If you are renting an apartment in a Condo or Co-op, your lease signing occurs at the same time as when you fill out the Board Package, as it must be submitted to the board along with all other materials. Once you’ve done so, you will simply need to await final board approval in order to schedule your move in (this can take up to 3 weeks depending on the building), or for notice of your board interview should one be required.
For those of you applying for a rental property….So you’ve submitted your application and supporting documents, the landlord has run your credit report and you’ve been officially approved to rent. Congratulations! You’re one step away to moving into your new home. Typically the lease signing will occur at the landlord’s office or if you’re working with a broker, possibly at the broker’s office.
Q. What should you bring with you to the lease signing?
1. “Bank Certified” Checks for rent and security – Firstly, “bank certified” simply means that the checks were issued by a bank and not a person, therefore they can not bounce. Owners will typically ask that these funds be delivered as separate checks rather than combined in order for them to be deposited into separate bank accounts. Providing the building is greater than a four family house, the owner is required to place your security deposit in an interest bearing account and so long as you haven’t done any damage to the property, at the end of the lease these funds will be returned to you along with some of the interest. (Don’t get too excited, the owner is allowed 1% and you the remainder, which typically doesn’t work out to a whole lot.)
Note – you only need “bank certified” funds for the lease signing. All other subsequent months rent can be paid via personal check, or if your owner has the ability, they might even accept credit card.
2. Bank Certified check for brokerage commission – If you have used the services of a professional real estate broker, the commission for this service is due at lease signing, and only at lease signing. Never before!
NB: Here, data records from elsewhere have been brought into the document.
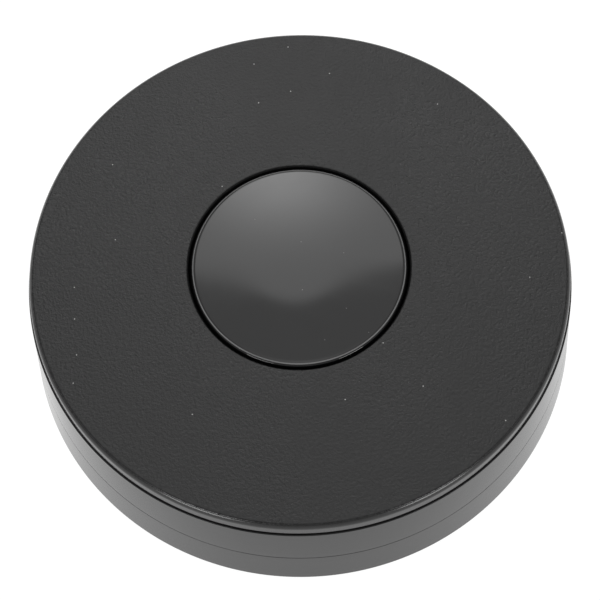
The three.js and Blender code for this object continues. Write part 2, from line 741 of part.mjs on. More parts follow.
function motorShaft() {
  const [bottom, top, chamfer] = [5.4, 23, 0.3];
  return turned([
    [0, bottom],
    [SHAFT_RADIUS - chamfer, bottom],
    [SHAFT_RADIUS, bottom + chamfer],
    [SHAFT_RADIUS, top - chamfer],
    [SHAFT_RADIUS - chamfer, top],
    [0, top],
  ], MEDIUM_ROUND);
}

/** A flat bar with round ends and a hole for the shaft. */
function drivenBar(length, width, bottom, top) {
  const bar = raised(roundedRectangle(length, width, width / 2), bottom, top, 6);
  return bar.subtract(rod(0, 0, SHAFT_RADIUS + SMALL_GAP, bottom - 1, top + 1, MEDIUM_ROUND));
}

const YOKE_TOP = 17.8;

function yokeStrip() {
  return drivenBar(38, 12, CAN_TOP + 0.3, YOKE_TOP);
}

function magnetCarrier() {
  const [bottom, top] = [YOKE_TOP + 0.2, 23.1];
  const pockets = [-MAGNET_OFFSET, MAGNET_OFFSET].map((x) => {
    return rod(x, 0, MAGNET_RADIUS + SMALL_GAP, bottom - 1, top + 1, MEDIUM_ROUND);
  });
  return cutAll(drivenBar(41, 15, bottom, top), pockets);
}

function stirringMagnet(x) {
  return rod(x, 0, MAGNET_RADIUS, YOKE_TOP + 0.2, 22.8, MEDIUM_ROUND);
}

// ---------------------------------------------------------------- assembly

function housing() {
  const group = new THREE.Group();
  place(group, "top_cover", topCover(), SATIN_BLACK());
  place(group, "top_seal", topSeal(), RUBBER());
  place(group, "body_ring", bodyRing(), WALL_BLACK());
  place(group, "base_shell", baseShell(), WALL_BLACK());
  place(group, "rating_plate", ratingPlate(), PLATE_SILVER());
  FOOT_ANGLES.forEach((angle, i) => place(group, `foot_${i + 1}`, foot(angle), RUBBER()));
  CASE_SCREW_ANGLES.forEach((angle, i) => {
    place(group, `case_screw_${i + 1}`, caseScrew(angle), DARK_STEEL());
  });
  return group;
}

function button() {
  const group = new THREE.Group();
  place(group, "button_cap", buttonCap(), GLOSS_BLACK());
  SPRING_ANGLES.forEach((angle, i) => {
    place(group, `button_spring_${i + 1}`, buttonSpring(angle), STEEL());
  });
  SWITCH_ANGLES.forEach((angle, i) => {
    place(group, `switch_body_${i + 1}`, switchBody(angle), SWITCH_GREY());
    place(group, `switch_plunger_${i + 1}`, switchPlunger(angle), CHIP_BLACK());
  });
  return group;
}

function electronics() {
  const group = new THREE.Group();
  place(group, "control_board", controlBoard(), BOARD_GREEN());
  place(group, "power_inlet", powerInlet(), NICKEL());
  place(group, "driver_chip", chip(34, 4, 5, 5, 1), CHIP_BLACK());
  place(group, "control_chip", chip(-30, -19, 7, 7, 1.4), CHIP_BLACK());
  place(group, "capacitor", capacitor(), PLATE_SILVER());
  place(group, "motor_connector", motorConnector(), CONNECTOR_WHITE());
  place(group, "motor_cable", motorCable(), CABLE_GREY());
  BOARD_SCREW_ANGLES.forEach((angle, i) => {
    place(group, `board_screw_${i + 1}`, boardScrew(angle), STEEL());
  });
  return group;
}

function drive() {
  const group = new THREE.Group();
  place(group, "motor_plate", motorPlate(), STEEL());
  MOTOR_SCREW_ANGLES.forEach((angle, i) => {
    place(group, `motor_screw_${i + 1}`, motorScrew(angle), STEEL());
  });
  place(group, "bearing_tube", bearingTube(), BRASS());
  place(group, "lower_bearing", bearing(LOWER_BEARING_BOTTOM), STEEL());
  place(group, "upper_bearing", bearing(UPPER_BEARING_BOTTOM), STEEL());
  place(group, "stator_core", statorCore(), DARK_STEEL());
  for (let i = 0; i < TOOTH_COUNT; i += 1) {
    place(group, `coil_${i + 1}`, coil(i), COPPER());
  }
  place(group, "rotor_can", rotorCan(), STEEL());
  place(group, "ring_magnet", ringMagnet(), DARK_STEEL());
  place(group, "motor_shaft", motorShaft(), STEEL());
  place(group, "yoke_strip", yokeStrip(), STEEL());
  place(group, "magnet_carrier", magnetCarrier(), CARRIER_BLACK());
  place(group, "stirring_magnet_1", stirringMagnet(-MAGNET_OFFSET), NICKEL());
  place(group, "stirring_magnet_2", stirringMagnet(MAGNET_OFFSET), NICKEL());
  return group;
}

const stirrer = new THREE.Group();
stirrer.add(housing(), button(), electronics(), drive());
export default stirrer;
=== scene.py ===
"""Looks of the magnetic stirrer: fine shells, button, seal, feet, screws and inlet around the CAD frame.

Lengths in the outlines are millimetres and become metres when a mesh is made.
"""
import json
import math

import bmesh
import bpy
from mathutils import Matrix, Vector


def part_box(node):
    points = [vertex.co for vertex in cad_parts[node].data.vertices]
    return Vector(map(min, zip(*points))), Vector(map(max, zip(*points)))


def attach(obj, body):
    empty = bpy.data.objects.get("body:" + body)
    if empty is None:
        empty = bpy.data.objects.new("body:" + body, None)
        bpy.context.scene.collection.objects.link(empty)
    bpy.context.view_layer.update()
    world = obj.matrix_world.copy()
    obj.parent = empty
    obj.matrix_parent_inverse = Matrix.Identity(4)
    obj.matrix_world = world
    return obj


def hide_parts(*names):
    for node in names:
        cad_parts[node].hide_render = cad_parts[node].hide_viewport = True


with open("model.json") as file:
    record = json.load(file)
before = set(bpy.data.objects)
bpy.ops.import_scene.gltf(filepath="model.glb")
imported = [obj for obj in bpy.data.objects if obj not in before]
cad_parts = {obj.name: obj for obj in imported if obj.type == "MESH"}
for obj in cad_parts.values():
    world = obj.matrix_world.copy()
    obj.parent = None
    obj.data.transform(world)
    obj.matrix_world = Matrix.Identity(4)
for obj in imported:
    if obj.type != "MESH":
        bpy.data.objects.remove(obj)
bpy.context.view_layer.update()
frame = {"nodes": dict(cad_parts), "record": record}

MM = 0.001
NODES = frame["nodes"]

# ------------------------------------------------------- sizes read from the frame, in millimetres

COVER_LOW, COVER_HIGH = (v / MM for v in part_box("top_cover"))
BASE_LOW, BASE_HIGH = (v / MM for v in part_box("base_shell"))
CAP_LOW, CAP_HIGH = (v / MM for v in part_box("button_cap"))
INLET_LOW, INLET_HIGH = (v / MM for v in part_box("power_inlet"))
PLATE_LOW, PLATE_HIGH = (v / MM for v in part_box("rating_plate"))

TOP = COVER_HIGH.z
UNDERSIDE = BASE_LOW.z
BASE_RADIUS = BASE_HIGH.x
BOSS_BOTTOM = COVER_LOW.z
CAP_TOP = CAP_HIGH.z
FLANGE_RADIUS = CAP_HIGH.x
INLET_HEIGHT = (INLET_LOW.z + INLET_HIGH.z) / 2

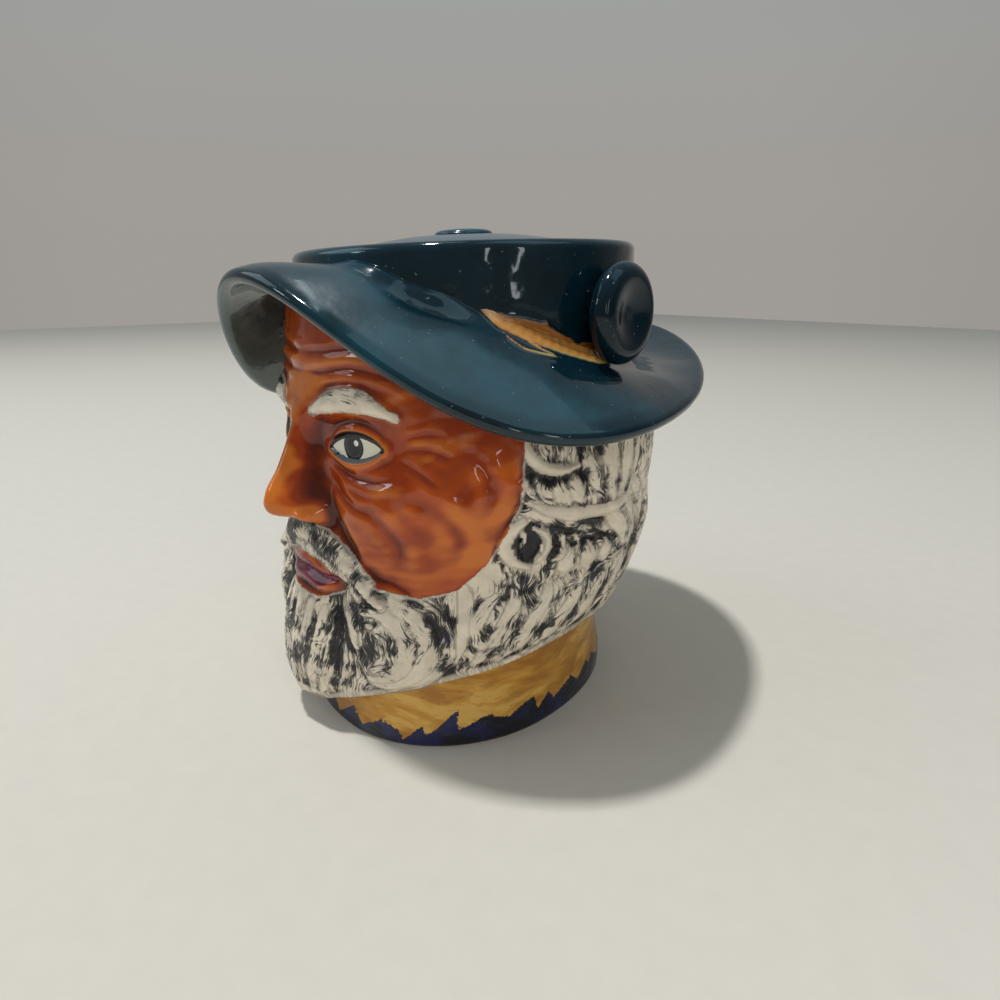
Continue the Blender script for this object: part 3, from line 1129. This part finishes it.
studio = {
    "floorSize": 6.0,
    "lens": 23.76,
    "distance": 0.318,  # of the camera from the head's axis
    "cameraHeight": 0.188,
    "cameraSide": 52.6,  # round from the face towards the figure's left
    "turnRight": 3.2,
    "lookDown": 18.5,
    "lampAim": (0, 0, 0.15),
    # place, size and power of each soft lamp, and its colour: a fill isn't mirrored, a panel is only mirrored
    "lamps": {
        "side_fill": ((1.3, -0.75, 0.75), (1.2, 0.9), 5.5, (1.0, 0.96, 0.9)),
        "ceiling_lamp": ((-0.48, -0.441, 3.0), (0.17, 0.17), 62.0, (0.96, 0.97, 0.98)),
        "ceiling_panel": ((0.95, 0.55, 2.3), (1.3, 1.8), 6.5, (0.5, 0.84, 1.0)),
        "strip_panel": ((-0.6, 0.18, 2.4), (0.06, 1.0), 0.8, (0.7, 0.95, 1.0)),
        "side_window": ((-0.8, -1.9, 1.1), (0.3, 0.4), 2.6, (0.72, 0.86, 1.0)),
        "soft_front": ((-1.3, -1.2, 1.5), (1.2, 1.2), 6.0, (0.8, 0.92, 1.0)),
        "tall_window": ((1.376, -0.6, 0.45), (0.06, 0.42), 0.5, (0.9, 0.95, 1.0)),
        "far_window": ((1.49, -0.157, 0.42), (0.07, 0.5), 0.65, (0.88, 0.94, 1.0)),
    },
}


def makeFloor():  # a wide pale table top at height 0
    half = studio["floorSize"] / 2
    mesh = bpy.data.meshes.new("floor")
    corners = [(-half, -half, 0), (half, -half, 0), (half, half, 0), (-half, half, 0)]
    mesh.from_pydata(corners, [], [(0, 1, 2, 3)])
    mesh.materials.append(glaze("pale_floor", floorPaint))
    floor = bpy.data.objects.new("floor", mesh)
    bpy.context.scene.collection.objects.link(floor)


def aimed(item, place, look):  # the item at a place, turned so that it looks along a direction
    item.location = place
    item.rotation_euler = mathutils.Vector(look).to_track_quat("-Z", "Y").to_euler()
    bpy.context.scene.collection.objects.link(item)
    return item


def makeLamp(name, place, size, power, colour):  # a soft oblong lamp that looks at the middle of the piece
    lamp = bpy.data.lights.new(name, "AREA")
    lamp.shape = "RECTANGLE"
    lamp.size, lamp.size_y = size
    lamp.energy = power
    lamp.color = colour
    light = aimed(bpy.data.objects.new(name, lamp), place, np.array(studio["lampAim"]) - place)
    light.visible_camera = False
    light.visible_glossy = not name.endswith("fill")
    light.visible_diffuse = not name.endswith("panel")


def makeCamera():  # at its side and distance from the axis, looking past the axis and down
    side = math.radians(studio["cameraSide"])
    aim = side - math.radians(studio["turnRight"])
    down = math.radians(studio["lookDown"])
    lens = bpy.data.cameras.new("camera")
    lens.lens = studio["lens"]
    lens.clip_start = 0.01
    reach = studio["distance"]
    place = (math.sin(side) * reach, axisBack * unit - math.cos(side) * reach, studio["cameraHeight"])
    look = (-math.sin(aim) * math.cos(down), math.cos(aim) * math.cos(down), -math.sin(down))
    bpy.context.scene.camera = aimed(bpy.data.objects.new("camera", lens), place, look)


def makeRoom():  # a soft room: pale behind the piece and overhead, dimmer on the side that it faces
    world = bpy.data.worlds.new("soft_room")
    world.use_nodes = True
    paint = Paint(world.node_tree)
    x, y, z = paint.parts(paint.place("Generated"))
    side = math.radians(studio["cameraSide"])
    behind = y * math.cos(side) - x * math.sin(side)
    right = x * 0.57 + y * 0.82
    pale = behind.above(0.35, 1.1) * 0.2 + z.above(0.5, 0.9) * 0.08 + 0.15 - right.above(0.85, 0.3) * 0.12
    background = world.node_tree.nodes["Background"]
    tint = paint.mix((1, 0.94, 0.87, 1), (0.83, 0.95, 1, 1), z.above(0.35, 0.5))
    paint.feed(background.inputs["Color"], tint)
    paint.feed(background.inputs["Strength"], pale)
    bpy.context.scene.world = world


makeFloor()
makeRoom()
makeCamera()
for name, lamp in studio["lamps"].items():
    makeLamp(name, *lamp)
bpy.context.scene.view_settings.view_transform = "Standard"
print("studio ready")
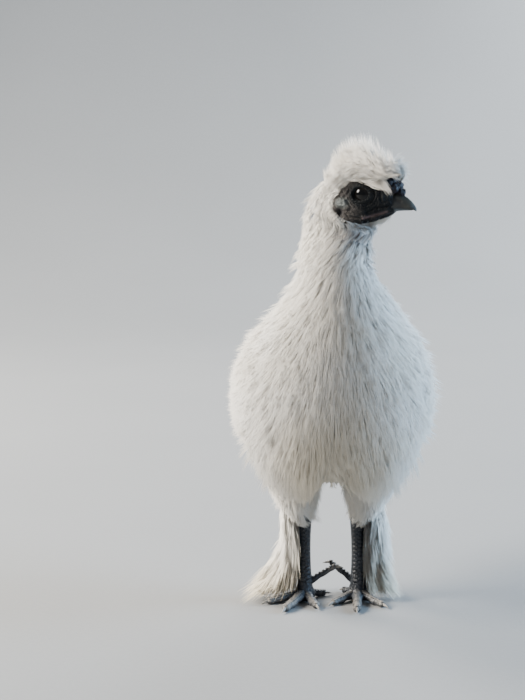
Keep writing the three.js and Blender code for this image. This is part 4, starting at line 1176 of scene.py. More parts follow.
# The studio, in metres: the floor reaches forward, bends up behind the bird and carries on as a wall
FLOOR = {"ahead": 3.0, "behind": 2.2, "bend": 0.9, "wall": 3.5, "half": 4.0}
WORLD = ((0.80, 0.87, 1.0, 1), 0.29)
LAMPS = (
    ("key", (-1.8, -0.3, 1.2), 0.8, 112, (1, 0.95, 0.87)),
    ("fill", (1.85, -0.1, 0.8), 1.1, 80, (0.46, 0.70, 1)),
    ("rim", (-1.1, 1.0, 1.1), 0.7, 50, (1, 0.95, 0.88)),
    ("back", (0.9, 1.7, 1.0), 1.2, 42, (0.86, 0.93, 1)),
)
LIT_HEIGHT = 0.17  # of the place that the lamps point at

# The photograph's frame: its size, where the bird's middle stands in it, that place's height and the scale
PICTURE = (525, 700)
MIDDLE_PIXEL = (334, 370)
MIDDLE_HEIGHT = 168
MM_PER_PIXEL = 0.70
SENSOR = 36


def aim(thing, way):
    """Turns a lamp or camera to look that way."""
    thing.rotation_euler = way.to_track_quat("-Z", "Y").to_euler()


class SILKIE_OT_stage(bpy.types.Operator):
    """Adds the pale floor and backdrop, the studio lights and the camera"""

    bl_idname = "silkie.stage"
    bl_label = "Stage"

    def execute(self, context):
        self.backdrop()
        world = bpy.data.worlds.new("Studio")
        context.scene.world = world
        world.use_nodes = True
        colour_socket, strength = world.node_tree.nodes["Background"].inputs[:2]
        colour_socket.default_value, strength.default_value = WORLD
        target = Vector((0, 0, LIT_HEIGHT))
        for name, place, size, power, tint in LAMPS:
            light = bpy.data.lights.new(name, "AREA")
            light.size, light.energy, light.color = size, power, tint
            lamp = bpy.data.objects.new(name, light)
            lamp.location = place
            aim(lamp, target - Vector(place))
            context.scene.collection.objects.link(lamp)
        self.camera(context, look_of(context))
        return {"FINISHED"}

    def backdrop(self):
        bend, start = FLOOR["bend"], FLOOR["behind"] - FLOOR["bend"]
        profile = [(-FLOOR["ahead"], 0.0), (start, 0.0)]
        for a in np.linspace(0, np.pi / 2, 14)[1:]:
            profile.append((start + bend * math.sin(a), bend - bend * math.cos(a)))
        profile.append((FLOOR["behind"], FLOOR["wall"]))
        points = np.array([(x, y, z) for x in (-FLOOR["half"], FLOOR["half"]) for y, z in profile])
        n = len(profile)
        i = np.arange(n - 1)
        quads = np.stack([i, n + i, n + i + 1, i + 1], -1)
        backdrop = mesh_object("backdrop", points / MM - SHIFT, [quads])
        backdrop.data.materials.append(new_material("Backdrop", backdrop_tint, Roughness=0.9))

    def camera(self, context, look):
        """The photograph's view: the bird's middle stands at its own pixel of the frame."""
        focal = look.camera_distance / MM / MM_PER_PIXEL
        a, e = look.camera_azimuth, look.camera_elevation
        back = Vector((math.sin(a) * math.cos(e), -math.cos(a) * math.cos(e), math.sin(e)))
        right = Vector((math.cos(a), math.sin(a), 0))
        up = back.cross(right)
        target = Vector(((np.array([0, 0, MIDDLE_HEIGHT]) + SHIFT * [0, 1, 0]) * MM).tolist())
        aside, below = (place - size / 2 for place, size in zip(MIDDLE_PIXEL, PICTURE))
        lens = bpy.data.cameras.new("camera")
        camera = bpy.data.objects.new("camera", lens)
        camera.location = target + back * look.camera_distance
        aim(camera, -back - right * (aside / focal) + up * (below / focal))
        lens.sensor_fit = "VERTICAL"
        lens.sensor_height = SENSOR
        lens.lens = focal / PICTURE[1] * SENSOR
        lens.clip_start = 0.01
        context.scene.collection.objects.link(camera)
        context.scene.camera = camera


class SILKIE_OT_skin(bpy.types.Operator):
    """Adds one skin from the root of the bill to the rump and thighs, with the bare face and its lids"""

    bl_idname = "silkie.skin"
    bl_label = "Skin"

    def execute(self, context):
        points, faces = self.form()
        skin = mesh_object("skin", points, faces)
        self.marked(skin, *to_head(points).T)
        nodes = ["head", "neck", "torso"]
        nodes += [f"{part}_{name}" for part in ("wattle", "ear_lobe", "thigh") for name in SIDES]
        finished(skin, "Skin", nodes)
        return {"FINISHED"}

    def form(self):
        """The crinkled skin, the cores of thighs and tail, and the lids, as points and faces."""
        points, faces = loft(ringed_skin(SKIN_ACROSS))
        faces = turned_out(points, faces)
        plain = mesh_object("plain_skin", points, faces)
        normals = np.empty(len(points) * 3, np.float32)
        plain.data.vertices.foreach_get("normal", normals)
        bpy.data.objects.remove(plain)
        forms = [(wrinkled(points, normals.reshape(-1, 3)), faces)]
        forms += [core(thigh_point(side), np.linspace(0, 4.9, 26), 10) for side in SIDES.values()]
        forms.append(core(tail_point, np.linspace(0, 0.8, 20), 8.5))
        points, faces = joined(forms)
        for side in SIDES.values():
            lid_points, lid_faces = lid_form(side)
            faces += [group + len(points) for group in lid_faces]
            points = np.concatenate([points, lid_points])
        return points, faces

    def marked(self, skin, f, l, z):
        """Marks the parts of the skin that have a colour of their own, and the ear's hollow and the mouth
        line where shade is painted, from places in the head's frame.
        """
        bare = clamped(face_inside(f, z) / 1.6 + 1.2) * (f > -24) * (z > -24)
        lobe = np.hypot((f + 13.2) / 5.2, (z + 6) / 3.9)
        # Painted shade in the ear's hollow and along the mouth line.
        ear_pit_shade = bell(np.hypot(f - EAR_PIT[0], (z - EAR_PIT[1]) / 1.3) / 2.4)
        mouth_crease_shade = bell(path_distance(f, z, MOUTH) / 0.9)
        above_mouth = path_distance(f, z, [(16, -11.6), (9, -13.6), (1, -16)])
        throat = bell((f + 4) / 13, (z + 29) / 10) * (f > -20) * (z > -50)
        paint(skin, "bare", bare)
        paint(skin, "lobe", clamped(1.6 - 1.3 * lobe))
        paint(skin, "painted_crease_shade", clamped(ear_pit_shade + 0.8 * mouth_crease_shade) * (np.abs(l) > 3))
        paint(skin, "cheek", clamped((3 - f) / 9) * clamped((np.hypot(f, z) - 7) / 4))
        paint(skin, "blush", 0.8 * bell(above_mouth / 0.8))
        paint(skin, "throat", throat)


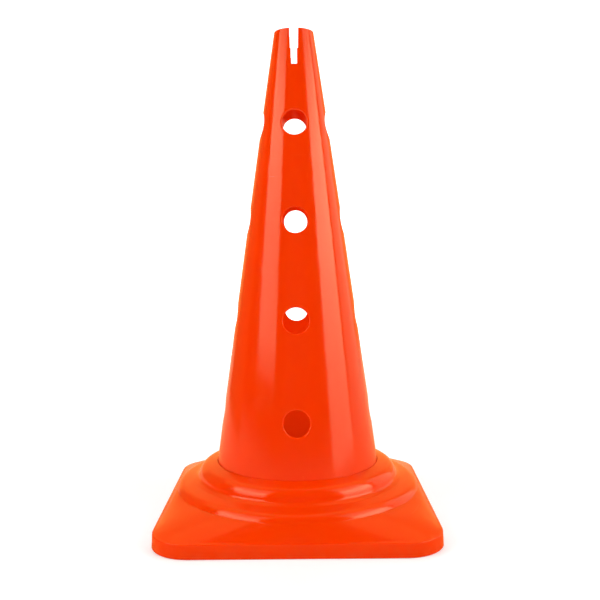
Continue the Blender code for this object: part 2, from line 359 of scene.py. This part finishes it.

Note – If your company is covering this expense as part of your relocation package, you may not be required to bring this. Check with your company relocation manager to see if you are expected to lay these funds out and get reimbursed, or if the broker is to bill your company directly.
3. State or Government issued photo ID – For those of you who are from outside the US, your passport is fine.
Q. What is in my lease?
The lease is the legal rental agreement between you, the tenant, and the owner of the property. Make sure you read the lease in it’s entirety BEFORE signing. Some employers may require you to submit a hard copy of the lease to the company’s legal department to review before they will allow a transferee to sign off, so make sure you know your corporate policy before you go to sign.
Most owners will use a standard form of apartment lease published by either The Real Estate Board of NY (REBNY), or by Blumberg, the legal document company. It is fairly common for the owner to state that the lease “may not be modified” in any way or it will be considered void. Well, that may be what the landlord says, but it isn’t legally correct. A lease is a contract which may be altered as needed to suit the particular circumstances. However, as NYC housing courts tend to be heavily pro tenant, landlords use leases to try and protect themselves from tenant default. So don’t be surprised to find the lease appears to be heavily one sided in the landlord’s favor.
On a personal note, I have many corporate clients who require legal review prior to sign off, and in most cases legal gives their blessing without much of a fuss.
Q. What are riders?
Riders are additional documents affixed to the lease and can include anything either not contained in the lease itself, such as building rules, or as a modification of what is stated in a boilerplate lease agreement. The reason for this is that the riders supersede the lease itself, so no matter what the lease says, if a rider says otherwise, that is the prevailing document. You will also find government riders attached, such as lead paint, window guard, and most recently bed bug riders.
Note – No matter what anyone tells you, get it in writing! If you have agreed to certain terms with the owner that you don’t find contained in the lease agreement, make sure you have it in writing in a rider.
Q. Why must I sign a W-9 form (W-8 for non US citizens)?
As noted above, when your security check is deposited into an interest bearing account of the landlord, you are entitled to anything above 1% interest earned. The owner is thus required to report this interest to the government for tax purposes. This form allows them to do so.